Retail Banking and Stablecoins
Friction, Float, and the Future
As a Banker, Founder and Payment Historian who has spent too long watching icebergs melt, I’ve seen many technologies promise to upend the banking industry. Most have been evolutionary, not revolutionary. But the advent of digital dollars, particularly consumer-facing stablecoins, are unique. Payments are the core of retail banking and profitability. Payments are a networked business, not just in card but in every consortium and association. As I outlined in The Power of Bank Networks, these networks are the engines that drive economies and how banks connect to the environment. For my colleagues in banking and payments, understanding how (or if) stablecoins impact payments is very important.
Stablecoin Winners and Losers
Summary
Winners:
- Card Networks (Mostly Insulated): Their core business as ubiquitous real-time messaging networks for authorization and value-added services is largely unaffected. They are the top on=ramp (Visa Direct) and the top off-ramp (linked card). Networks will expand services to support issuer demand for stablecoin settlement and services. Within OECD 20 markets, there is no merchant demand for stablecoin in eCommerce.
- Emerging Markets: Stablecoins provide crucial financial access, inflation hedging, and efficient remittances where traditional banking is broken or local currencies are unstable, especially in Africa.
- Edge and Non-Card UCs. Low value payments, remittances, …
- Corporate Treasury and Treasury Platforms: Fortune 100 enterprises gain significant efficiencies in cash management through real-time liquidity, reduced costs, and enhanced transparency.
- Dollarization – US Treasury: The growth of USD-pegged stablecoins, driven by regulations like the Genius Act, creates substantial demand for US Treasuries, reinforcing dollar dominance. Tether is already a top buyer.
- Existing Banks: Despite some fee pressure, banks are adapting by integrating stablecoins into their services, leveraging their customer relationships and regulatory expertise to remain central players.

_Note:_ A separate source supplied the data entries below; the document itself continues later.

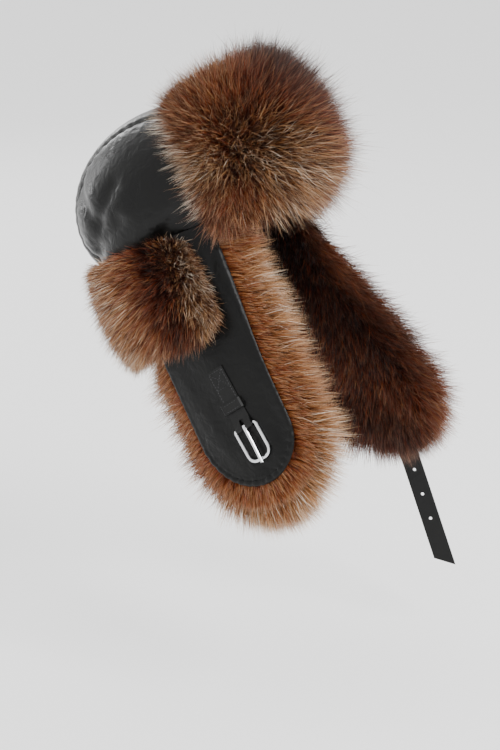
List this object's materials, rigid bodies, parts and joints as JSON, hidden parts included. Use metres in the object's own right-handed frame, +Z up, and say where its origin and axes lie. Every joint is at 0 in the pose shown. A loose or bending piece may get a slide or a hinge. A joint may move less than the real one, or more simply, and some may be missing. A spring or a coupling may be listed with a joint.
{
  "type": "aviator hat",
  "caption": "Black leather aviator hat with a domed crown, a turned-up fur front flap, long fur-lined ear flaps, a fur nape band, a buckle and a tie strap.",
  "frame": {"origin": "centre of the head opening, in the plane of the crown's rim, where the head holds the hat", "axes": "+Z up along the wearer's head, -Y to the wearer's front, +X to the wearer's left; the rim is tipped back 25 degrees about X, as the hat is worn"},
  "size_m": [0.2959, 0.3256, 0.5256],
  "materials": {
    "crown_leather": "semi-gloss smooth black",
    "flap_leather": "matt smooth black",
    "strap_leather": "satin black",
    "brown_fur": "long brown fur with pale tips",
    "tan_fur": "golden tan fur",
    "dark_fur": "dark brown fur",
    "buckle_metal": "polished"
  },
  "bodies": {
    "hat": {"crown_centre_strip": "crown_leather", "crown_side_right": "crown_leather", "crown_side_left": "crown_leather", "brim_fur": "brown_fur", "ear_flap_right_leather": "flap_leather", "ear_flap_left_leather": "flap_leather", "ear_flap_right_fur": "tan_fur", "ear_flap_left_fur": "dark_fur", "nape_leather": "flap_leather", "nape_fur": "brown_fur", "buckle_chape": "strap_leather", "buckle_keeper": "strap_leather", "tie_strap": "strap_leather"},
    "buckle_frame": {"buckle_frame": "buckle_metal"},
    "buckle_prong": {"buckle_prong": "buckle_metal"}
  },
  "joints": [
    {"name": "frame_hinge", "type": "hinge", "parent": "hat", "child": "buckle_frame", "pos_m": [-0.09547, -0.10938, -0.14299], "axis": [-0.0518, 0.8124, -0.5808], "range_deg": [0, 70]},
    {"name": "prong_hinge", "type": "hinge", "parent": "buckle_frame", "child": "buckle_prong", "pos_m": [-0.09547, -0.10938, -0.14299], "axis": [-0.0518, 0.8124, -0.5808], "range_deg": [0, 75]}
  ]
}
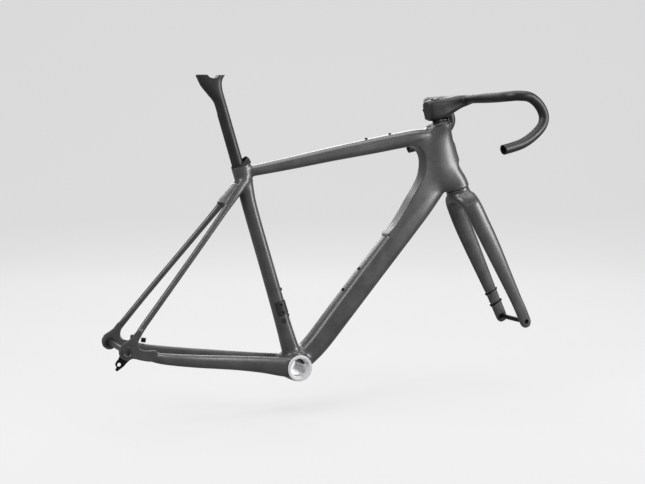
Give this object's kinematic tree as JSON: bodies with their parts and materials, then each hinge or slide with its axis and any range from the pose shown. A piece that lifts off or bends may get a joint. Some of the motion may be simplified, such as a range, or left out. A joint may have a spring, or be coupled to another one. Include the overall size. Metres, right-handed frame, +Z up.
{
  "type": "bicycle frameset",
  "caption": "Carbon gravel bicycle frame with its fork, headset, one-piece drop handlebar and stem, and a seatpost with an open saddle cradle.",
  "frame": {"origin": "centre of the bottom bracket, halfway between its two faces", "axes": "+X forward along the bicycle, +Y to the left (non-drive) side, +Z up with the bicycle standing on level ground"},
  "size_m": [1.0637, 0.4804, 0.7024],
  "materials": {
    "frame_carbon": "satin clear coat over carbon, dark grey with a faint fibre figure",
    "fork_carbon": "satin clear coat over carbon, dark grey with a faint fibre figure",
    "black_composite": "matt black moulded carbon",
    "aluminium": "bare turned metal",
    "black_metal": "black anodised",
    "grey_metal": "dark grey machined metal",
    "steel": "polished",
    "rubber": "matt black"
  },
  "bodies": {
    "frame": {"head_tube": "frame_carbon", "top_tube": "frame_carbon", "down_tube": "frame_carbon", "seat_tube": "frame_carbon", "bottom_bracket_lug": "frame_carbon", "bottom_bracket_shell": "aluminium", "chainstay_left": "frame_carbon", "chainstay_right": "frame_carbon", "seatstay_left": "frame_carbon", "seatstay_right": "frame_carbon", "seatstay_bridge": "frame_carbon", "rear_dropout_left": "frame_carbon", "rear_dropout_right": "frame_carbon", "rear_hub_seat_left": "black_composite", "bottom_bracket_cable_guide": "black_composite", "front_derailleur_cover": "black_composite", "cover_screw_lower": "steel", "cover_screw_upper": "steel", "seat_tube_plug": "rubber", "top_tube_bolt_rear": "black_metal", "top_tube_bolt_front": "black_metal", "down_tube_bolt_lower": "black_metal", "down_tube_bolt_upper": "black_metal", "down_tube_port_screw": "black_metal", "seat_tube_bolt_lower": "black_metal", "seat_tube_bolt_upper": "black_metal", "rear_brake_boss_rear": "black_metal", "rear_brake_boss_front": "black_metal", "seatpost_clamp_wedge": "grey_metal", "seatpost_clamp_bolt": "black_metal", "seatpost_clamp_cover": "rubber", "lower_bearing_outer_race": "steel", "upper_bearing_outer_race": "steel"},
    "steering": {"fork_crown": "fork_carbon", "fork_blade_left": "fork_carbon", "fork_blade_right": "fork_carbon", "steerer_tube": "black_composite", "crown_race": "steel", "lower_bearing_inner_race": "steel", "upper_bearing_inner_race": "steel", "lower_ball_ring": "steel", "upper_ball_ring": "steel", "compression_ring": "aluminium", "headset_cover": "black_composite", "stem": "black_composite", "stem_clamp_bolt_lower": "black_metal", "stem_clamp_bolt_upper": "black_metal", "top_cap": "black_composite", "expander_plug": "grey_metal", "top_cap_bolt": "black_metal", "handlebar_left": "black_composite", "handlebar_right": "black_composite", "front_brake_band_upper": "black_metal", "front_brake_band_lower": "black_metal", "front_hub_seat_left": "black_composite"},
    "seatpost": {"seatpost": "black_composite"},
    "rear_axle": {"rear_thru_axle": "grey_metal"},
    "front_axle": {"front_thru_axle": "black_metal"},
    "hanger": {"derailleur_hanger": "black_metal", "hanger_bolt": "grey_metal"}
  },
  "joints": [
    {"name": "steering", "type": "hinge", "parent": "frame", "child": "steering", "pos_m": [0.439, 0, 0.408], "axis": [-0.314, 0, 0.9494], "range_deg": [-70, 70]},
    {"name": "seatpost_height", "type": "slide", "parent": "frame", "child": "seatpost", "axis": [-0.284, 0, 0.9588], "range_m": [-0.13, 0.05]},
    {"name": "rear_axle_pull", "type": "slide", "parent": "frame", "child": "rear_axle", "axis": [0, 1, 0], "range_m": [0, 0.16]},
    {"name": "front_axle_pull", "type": "slide", "parent": "steering", "child": "front_axle", "axis": [0, 1, 0], "range_m": [0, 0.125]},
    {"name": "hanger_pivot", "type": "hinge", "parent": "frame", "child": "hanger", "pos_m": [-0.41564, -0.073, 0.073], "axis": [0, 1, 0], "range_deg": [0, 25]}
  ]
}
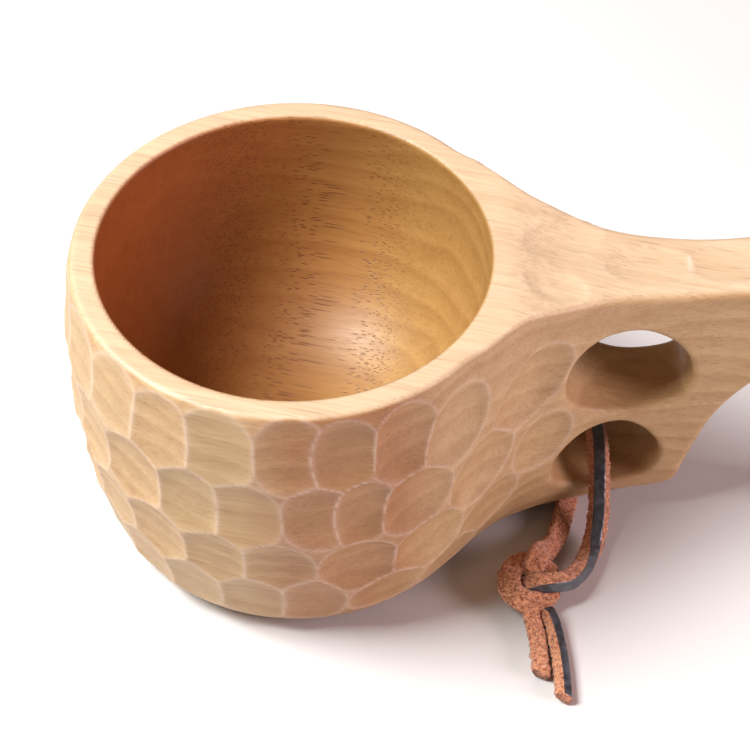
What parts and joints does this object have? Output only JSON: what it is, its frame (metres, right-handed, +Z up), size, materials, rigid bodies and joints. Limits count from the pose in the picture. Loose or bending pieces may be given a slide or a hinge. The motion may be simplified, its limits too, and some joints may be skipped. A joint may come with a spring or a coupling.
{
  "type": "wooden drinking cup",
  "caption": "Carved wooden cup with a deep round bowl, scooped outer wall, a flat handle with finger and lace holes, and a knotted leather lace loop.",
  "frame": {"origin": "centre of the flat base, on the bowl's upright axis", "axes": "+Z up along the bowl's axis, +X along the handle away from the bowl, -Y the side where the lace lies"},
  "size_m": [0.1528, 0.102, 0.07],
  "materials": {
    "wood": "oiled satin, pores open",
    "lace_leather": "smooth black grain side",
    "lace_suede": "raw fuzzy suede"
  },
  "bodies": {
    "cup": {"cup": "wood"},
    "lace": {"lace_loop": "lace_leather", "lace_knot": "lace_suede", "lace_tail_short": "lace_suede", "lace_tail_long": "lace_leather"}
  },
  "joints": [
    {"name": "lace_swing", "type": "hinge", "parent": "cup", "child": "lace", "pos_m": [0.0625, 0, 0.002], "axis": [0, 0, 1], "range_deg": [-6, 7]}
  ]
}
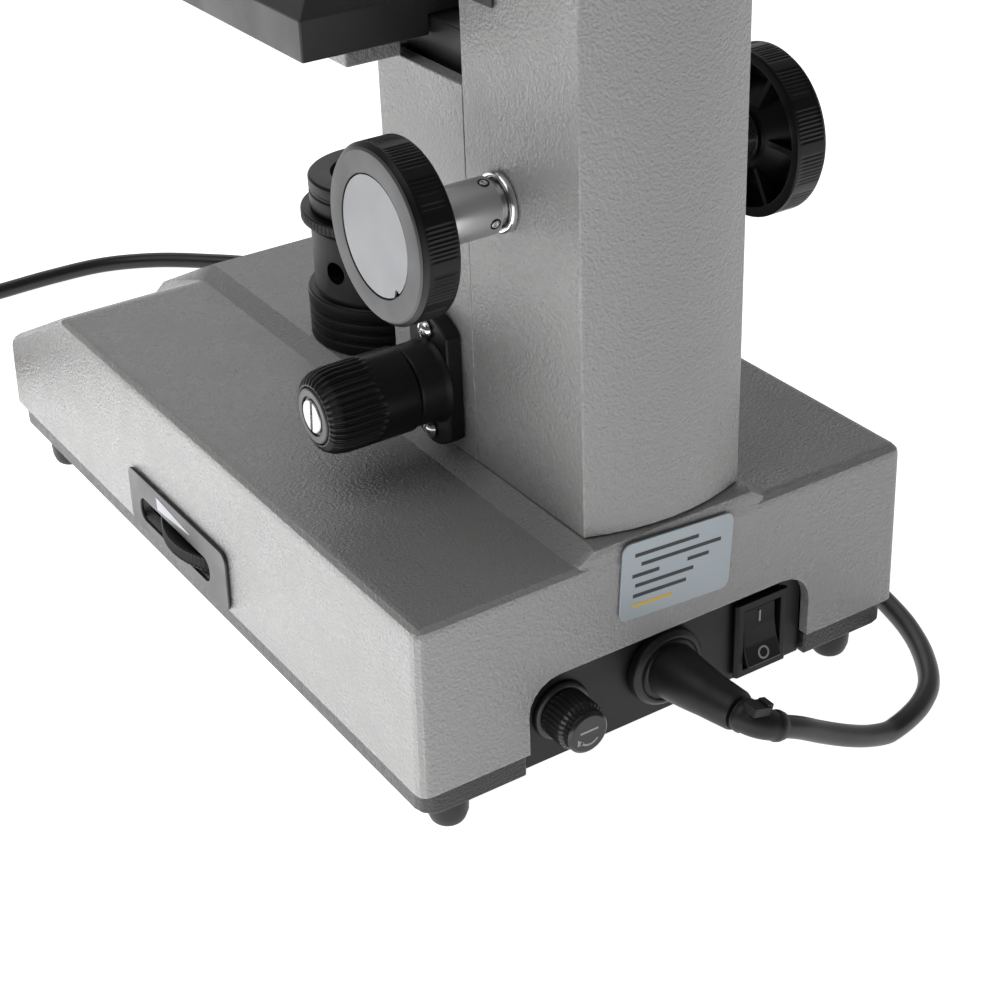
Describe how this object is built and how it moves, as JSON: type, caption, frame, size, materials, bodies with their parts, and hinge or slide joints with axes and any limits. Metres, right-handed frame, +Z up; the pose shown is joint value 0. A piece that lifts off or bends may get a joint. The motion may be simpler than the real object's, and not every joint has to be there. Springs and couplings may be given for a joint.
{
  "type": "microscope",
  "caption": "Upright laboratory microscope with a lit base, side focusing knobs, a focusing stage, a tilted nosepiece and a mains cord lying round it.",
  "frame": {"origin": "on the table under the middle of the base, so that Z is zero where the feet stand", "axes": "+Z up; -Y towards the stage side where the user sits, +Y towards the mains inlet; +X to the side with the dimmer wheel and the fine-focus knob"},
  "size_m": [0.2476, 0.4087, 0.3954],
  "materials": {
    "grey_casting": "light grey pebbled powder coat",
    "black_plate": "black textured powder coat",
    "black_anodised": "black anodised, satin",
    "black_plastic": "moulded, satin",
    "black_rubber": "soft, matte",
    "grey_plate": "satin dark grey",
    "blank_label": "satin silver-blue film",
    "circuit_board": "green laminate",
    "brass": "turned",
    "steel": "ground",
    "aluminium": "satin turned",
    "silver_inlay": "satin silver",
    "chrome": "polished",
    "lens": "clear",
    "led": "white board with a yellow emitter"
  },
  "bodies": {
    "stand": {"arm_casting": "grey_casting", "arm_cover": "grey_casting", "base_plate": "black_plate", "base_shell": "grey_casting", "coarse_ring_R": "chrome", "coarse_sleeve_L": "aluminium", "coarse_sleeve_R": "aluminium", "cord_boot": "black_rubber", "cord_coil": "black_rubber", "cord_gland": "black_rubber", "cord_keeper": "black_rubber", "cord_tie": "black_rubber", "cord_tube": "black_rubber", "dimmer_plate": "grey_plate", "dimmer_pot": "brass", "fine_flange": "black_plastic", "fine_screw_bottom": "chrome", "fine_screw_top": "chrome", "foot_front_L": "black_rubber", "foot_front_R": "black_rubber", "foot_rear_L": "black_rubber", "foot_rear_R": "black_rubber", "fuse_holder": "black_plastic", "label_plate": "blank_label", "lamp_collar": "black_anodised", "lamp_housing": "black_anodised", "lamp_lens": "lens", "lamp_top_ring": "black_anodised", "led_emitter": "led", "nose_base": "chrome", "plug_body": "black_rubber", "plug_pin_1": "brass", "plug_pin_2": "brass", "power_board": "circuit_board", "rear_panel": "black_anodised", "side_strip": "grey_plate", "switch_body": "black_plastic"},
    "fine_slide_block": {"fine_block": "steel"},
    "stage_unit": {"carriage": "black_anodised", "stage_bracket": "grey_casting", "stage_top": "black_anodised"},
    "diaphragm": {"diaphragm_disc": "black_anodised"},
    "clip_right": {"clip_R": "steel"},
    "clip_left": {"clip_L": "steel"},
    "coarse_knobs": {"coarse_shaft": "steel", "coarse_knob_L": "black_plastic", "coarse_knob_R": "black_plastic", "coarse_cap_L": "silver_inlay", "coarse_cap_R": "silver_inlay"},
    "fine_knob_unit": {"fine_knob": "black_plastic", "fine_knob_cap": "silver_inlay"},
    "nosepiece": {"turret": "chrome", "objective_high": "chrome", "objective_mid": "chrome", "objective_low": "chrome"},
    "viewing_head": {"head_body": "grey_casting"},
    "eyepiece_unit": {"eyepiece": "black_anodised"},
    "rocker": {"switch_rocker": "black_plastic"},
    "fuse_cap_unit": {"fuse_cap": "black_plastic"},
    "dimmer": {"dimmer_wheel": "black_plastic"}
  },
  "joints": [
    {"name": "fine_travel", "type": "slide", "parent": "stand", "child": "fine_slide_block", "axis": [0, 0, 1], "range_m": [-0.00089, 0.00089]},
    {"name": "stage_travel", "type": "slide", "parent": "fine_slide_block", "child": "stage_unit", "axis": [0, 0, 1], "range_m": [-0.0039, 0.0158]},
    {"name": "diaphragm_turn", "type": "hinge", "parent": "stage_unit", "child": "diaphragm", "pos_m": [0, -0.03, 0.165], "axis": [0, 0, 1], "continuous": true},
    {"name": "clip_right_swing", "type": "hinge", "parent": "stage_unit", "child": "clip_right", "pos_m": [0.037, 0.034, 0.188], "axis": [0, 0, 1], "range_deg": [-35, 20]},
    {"name": "clip_left_swing", "type": "hinge", "parent": "stage_unit", "child": "clip_left", "pos_m": [-0.037, 0.034, 0.188], "axis": [0, 0, 1], "range_deg": [-20, 35]},
    {"name": "coarse_focus", "type": "hinge", "parent": "stand", "child": "coarse_knobs", "pos_m": [0, 0.0858, 0.1433], "axis": [-1, 0, 0], "range_deg": [-32, 130]},
    {"name": "fine_focus", "type": "hinge", "parent": "stand", "child": "fine_knob_unit", "pos_m": [0.03, 0.057, 0.0879], "axis": [1, 0, 0], "range_deg": [-1070, 1070]},
    {"name": "turret_turn", "type": "hinge", "parent": "stand", "child": "nosepiece", "pos_m": [0, 0.00345, 0.26445], "axis": [0, 0.309, -0.9511], "continuous": true},
    {"name": "head_turn", "type": "hinge", "parent": "stand", "child": "viewing_head", "pos_m": [0, -0.012, 0.307], "axis": [0, 0, 1], "continuous": true},
    {"name": "eyepiece_turn", "type": "hinge", "parent": "viewing_head", "child": "eyepiece_unit", "pos_m": [0, -0.05301, 0.37141], "axis": [0, -0.7071, 0.7071], "continuous": true},
    {"name": "rocker_tip", "type": "hinge", "parent": "stand", "child": "rocker", "pos_m": [-0.029, 0.1193, 0.02355], "axis": [-1, 0, 0], "range_deg": [0, 17]},
    {"name": "fuse_cap_turn", "type": "hinge", "parent": "stand", "child": "fuse_cap_unit", "pos_m": [0.0323, 0.119, 0.025], "axis": [0, 1, 0], "range_deg": [0, 90]},
    {"name": "dimmer_turn", "type": "hinge", "parent": "stand", "child": "dimmer", "pos_m": [0.0474, -0.004, 0.026], "axis": [0, 0, 1], "range_deg": [-150, 150]}
  ],
  "couplings": [
    {"joint": "coarse_focus", "follows": "stage_travel", "rad_per_m": 142.86},
    {"joint": "fine_focus", "follows": "fine_travel", "rad_per_m": 20944}
  ]
}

- Fintech Enablers (Stripe, Shopify): These platforms expand their global reach by making stablecoin acceptance and payouts easier for merchants, particularly in cross-border commerce.
- KYC/AML Service Providers: Increased regulatory clarity and stablecoin adoption drive demand for robust identity verification and anti-money laundering services.
- Wallets/Consumer Champion? PayPal? Enabling wallets in non-carded markets and a new model in eCom and POS (this is Stripe Privy).